Decades before there was a federal Environmental Protection Agency or even Monroney stickers that presented average fuel-economy expectations, there was the Mobil Economy Run.
The Mobilgas Economy Run: A History of the Long Distance Fuel Efficiency Competition, 1936-1968
by Dave Hermanson
|Publisher||McFarland & Company, Inc., Publishers|
Decades before there was a federal Environmental Protection Agency or even Monroney stickers that presented average fuel-economy expectations, there was the Mobil Economy Run. At least that’s the name I remember as a kid reading the auto company advertisements about the fuel-economy figures their cars achieved in the cross-country drive.
Somewhere in my office, I have a folder labeled “Mobil Economy Run.” In that folder are some clippings I saved and notes from an interview I did with a retired automotive engineer who helped prepare cars for the event. I write “prepare cars” but basically, the idea was to figure out a way to expand on the rulebook and sneak things past the U.S. Auto Club officials who were charged with keeping everything fair and square.
My plan was to do additional research and more interviews and to write a book on the history of the economy runs and to discover if the auto companies were as clever as NASCAR racer Smokey Yunick, who once took the gas tank out of his race car and still was able to drive it on fuel he had hidden within its frame rails.
So, in some ways, I should be displeased with Dave Hermanson and his recently published book, The Mobilgas Economy Run: A History of the Long Distance Fuel Efficiency Competition, 1936-1968.
Hermanson presents a well-researched and detailed history of the event launched by Earl Gilmore of the Gilmore Oil Company, the California gasoline distributor that in 1940 was purchased by Socony-Vacuum and its Mobiloil brand.
But Hermanson notes that Gilmore wasn’t the first to stage such an event. As early as 1917, the Los Angeles Motor Car Dealers Association took part in an annual Camp Curry Yosemite Economy Run sponsored by Standard Oil. That event ended after the 1926 run.
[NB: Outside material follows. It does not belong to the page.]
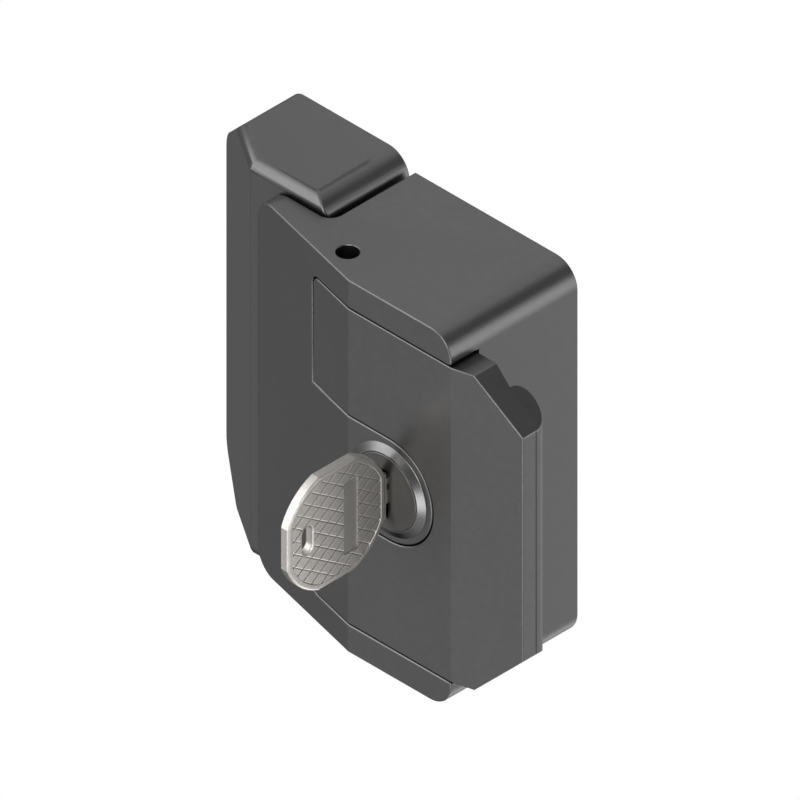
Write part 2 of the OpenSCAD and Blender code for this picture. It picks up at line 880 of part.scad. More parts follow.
module strike_plate() {
    color("#b5b7b9")
    difference() {
        block([keeper_right - strike_t, strike_front_y, -strike_h / 2],
            [keeper_right, strike_back_y, strike_h / 2]);
        bolt_windows(keeper_right - strike_t - 1, keeper_right + 1, bolt_gap);
        for (s = [-1, 1], y = strike_screw_y) {
            bar_x(strike_screw_r + run_gap, keeper_right - strike_t - 1, keeper_right,
                y, s * strike_screw_z);
            translate([keeper_right - 1, y, s * strike_screw_z])
                rotate([0, 90, 0])
                    cylinder(r1 = strike_screw_r + run_gap, r2 = strike_head_r + run_gap, h = 1 + eps);
        }
    }
}

module strike_screws() {
    color("#b9bbbd")
    for (s = [-1, 1], y = strike_screw_y)
        difference() {
            union() {
                bar_x(strike_screw_r, keeper_right - keeper_side - 1.5, keeper_right - 1,
                    y, s * strike_screw_z);
                translate([keeper_right - 1, y, s * strike_screw_z])
                    rotate([0, 90, 0])
                        cylinder(r1 = strike_screw_r, r2 = strike_head_r, h = 1);
            }
            translate([keeper_right, y, s * strike_screw_z])
                cube([1, 2.6, 0.5], center = true);
            translate([keeper_right, y, s * strike_screw_z])
                cube([1, 0.5, 2.6], center = true);
        }
}

// Key

// Round bow cut flat on four sides, in the key's own plane; inset draws it in
module bow_outline(inset) {
    intersection() {
        circle(r = bow_r - inset);
        square(2 * (bow_flat - inset), center = true);
    }
}

// Turns an outline drawn in the key's plane into a plate: x of the outline is Y, y is Z
module key_plate(x0, x1) {
    translate([x0, 0, 0])
        rotate([90, 0, 90])
            linear_extrude(height = x1 - x0)
                children();
}

module key() {
    half = key_t / 2;
    color("#9a948c")
    difference() {
        union() {
            key_plate(-half, half)
                translate([bow_y, 0])
                    bow_outline(0);
            // Neck and blade
            key_plate(-blade_t / 2, blade_t / 2)
                polygon([
                    [bow_y + bow_flat - 2, blade_z - blade_h / 2],
                    [blade_tip_y - 2, blade_z - blade_h / 2],
                    [blade_tip_y, blade_z],
                    [blade_tip_y - 2.5, blade_z + blade_h / 2],
                    [bow_y + bow_flat - 2, blade_z + blade_h / 2]
                ]);
        }
        for (s = [-1, 1]) {
            // Field inside the border, and the plate sunk a little deeper in it
            key_plate(s > 0 ? half - field_deep : -half - 1, s > 0 ? half + 1 : -half + field_deep)
                translate([bow_y, 0])
                    bow_outline(bow_rim);
            block([s * (half - field_deep - plate_deep), bow_y + 2, -bow_plate_h / 2],
                [s * (half + 1), bow_y + 2 + bow_plate_w, bow_plate_h / 2]);
            // Groove along each side of the blade
            block([s * (blade_t / 2 - 0.4), front_y - 1.6, blade_z + 0.2],
                [s * (blade_t / 2 + 1), blade_tip_y + 1, blade_z + 1.6]);
        }
        // Hole for a key ring
        for (z = [-1.8, 1.8])
            key_plate(-half - 1, half + 1)
                translate([bow_y - 8.2, z])
                    circle(r = 1.9);
        block([-half - 1, bow_y - 10.1, -1.8], [half + 1, bow_y - 6.3, 1.8]);
        // Cuts that lift the wafers
        for (i = [0:wafer_n - 1])
            key_plate(-half - 1, half + 1)
                translate([wafer_y(i) + wafer_t / 2, blade_z - blade_h / 2])
                    polygon([[-1.3, -1], [-1.3, 0], [-0.4, 0.5 + 0.3 * ((i * 2) % 3)],
                        [0.4, 0.5 + 0.3 * ((i * 2) % 3)], [1.3, 0], [1.3, -1]]);
    }
}

keeper_body();
strike_plate();
strike_screws();
case_body();
back_plate();
back_plate_screws();
grip_slide();
latch_carrier();
latch_bolts();
carrier_screws();
return_spring_upper();
return_spring_lower();
spring_guides();
cylinder_barrel();
barrel_nut();
cylinder_plug();
wafer_tumblers();
crank_disc();
crank_pin();
crank_screw();
dead_bolt();
bolt_guide();
bolt_guide_screws();
key();
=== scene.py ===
# %% [markdown]
# A door lock in dark satin metal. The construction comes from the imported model: every piece is there at its
# real size. This script gives each piece its finish and the small forms that catch the light: the narrow
# rounded edges, the rolled metal, the cross-hatched bow of the key and the turned ring of the cylinder.
# Everything is in metres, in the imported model's own frame: X runs from the keeper to the grip's lip,
# Y runs into the door and Z is up. The key's axis is the Y axis.

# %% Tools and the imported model
import json
import math

import bmesh
import bpy
import numpy as np
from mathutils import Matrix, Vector
from mathutils.geometry import delaunay_2d_cdt

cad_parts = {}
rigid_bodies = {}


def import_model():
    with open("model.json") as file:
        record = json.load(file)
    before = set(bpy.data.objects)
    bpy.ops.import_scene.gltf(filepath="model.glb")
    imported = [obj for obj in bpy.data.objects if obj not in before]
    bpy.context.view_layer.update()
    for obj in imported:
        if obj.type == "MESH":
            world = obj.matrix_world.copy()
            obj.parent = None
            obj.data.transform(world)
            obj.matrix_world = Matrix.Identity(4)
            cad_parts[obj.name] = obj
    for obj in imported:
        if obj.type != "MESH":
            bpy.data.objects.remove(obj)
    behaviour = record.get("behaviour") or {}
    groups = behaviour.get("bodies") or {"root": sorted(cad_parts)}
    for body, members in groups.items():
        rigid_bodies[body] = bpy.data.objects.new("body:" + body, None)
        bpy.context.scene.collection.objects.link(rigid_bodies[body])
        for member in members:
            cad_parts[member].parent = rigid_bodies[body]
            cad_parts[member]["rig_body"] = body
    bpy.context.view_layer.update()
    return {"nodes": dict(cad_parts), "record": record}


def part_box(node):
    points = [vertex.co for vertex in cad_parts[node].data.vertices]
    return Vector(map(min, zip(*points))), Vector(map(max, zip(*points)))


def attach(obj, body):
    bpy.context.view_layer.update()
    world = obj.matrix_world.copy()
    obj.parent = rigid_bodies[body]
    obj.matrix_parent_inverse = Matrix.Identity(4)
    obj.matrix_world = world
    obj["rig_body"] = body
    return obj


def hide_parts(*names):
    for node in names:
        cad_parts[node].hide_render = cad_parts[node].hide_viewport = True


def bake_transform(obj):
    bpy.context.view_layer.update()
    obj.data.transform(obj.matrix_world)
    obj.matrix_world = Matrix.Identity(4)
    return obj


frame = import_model()
nodes = frame["nodes"]
MM = 0.001

# %% [markdown]
# The picture is a parallel projection from the front right and above, at equal angles to the three axes.
# An orthographic camera does the same: its scale is the width of the picture in metres, and where it stands
# along its own axis doesn't matter.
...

Gilmore joined with the dealers association and the western region of the AAA Contest Board to revive the economy trials in 1936 with a single-day, 352-mile drive from LA to Yosemite. Cars — 30 were entered — were divided into seven classes, based on vehicle prices, with winners determined on a confusing ton-miles-per-gallon figure.
Although an inexpensive four-cylinder Willys 77 achieved a miles-per-gallon average of 33.21, a Graham Supercharger 6 had the best TMPG figure, 55.47, even though its mpg number was only 26.67. TMPG finally was abandoned in 1959.
Through the years, the route would expand, at first to the Grand Canyon, then to Sun Valley, and after its resumption after World War II, on to Chicago and eventually to New York.
For the most part, automakers would replace dealers as entrants and things got very serious, with rules written to assure gas tanks were standard factory installations and that tire pressures weren’t being manipulated to enhance mileage, and with seals placed on as many as 64 items to prevent tampering. Skilled drivers — racers (including Smokey Yunick) and engineers — were engaged to maximize performance.
How serious did it get? Well, back in 1952, writes Hermanson, “A protest was received regarding the Mercury Monterey entry. As was noted by another competitor, the Mercury rolled approximately 40 feet at the Grand Canyon start before proceeding under its own power. After the protest was heard, it was decided by the AAA Contest board officials that the Mercury should back up a total of 40 feet the next morning before leaving to compensate for the false start.”
Hermanson doesn’t detail the juicy stories about rules manipulation, but the book does end with an extensive appendix and a chapter on the Mobil Mileage Rally, held from 1958-1961 for imported cars.
As for the Mobilgas Economy Run, it ended because of the muscle-car craze and the public’s refocus of its attention on acceleration and horsepower.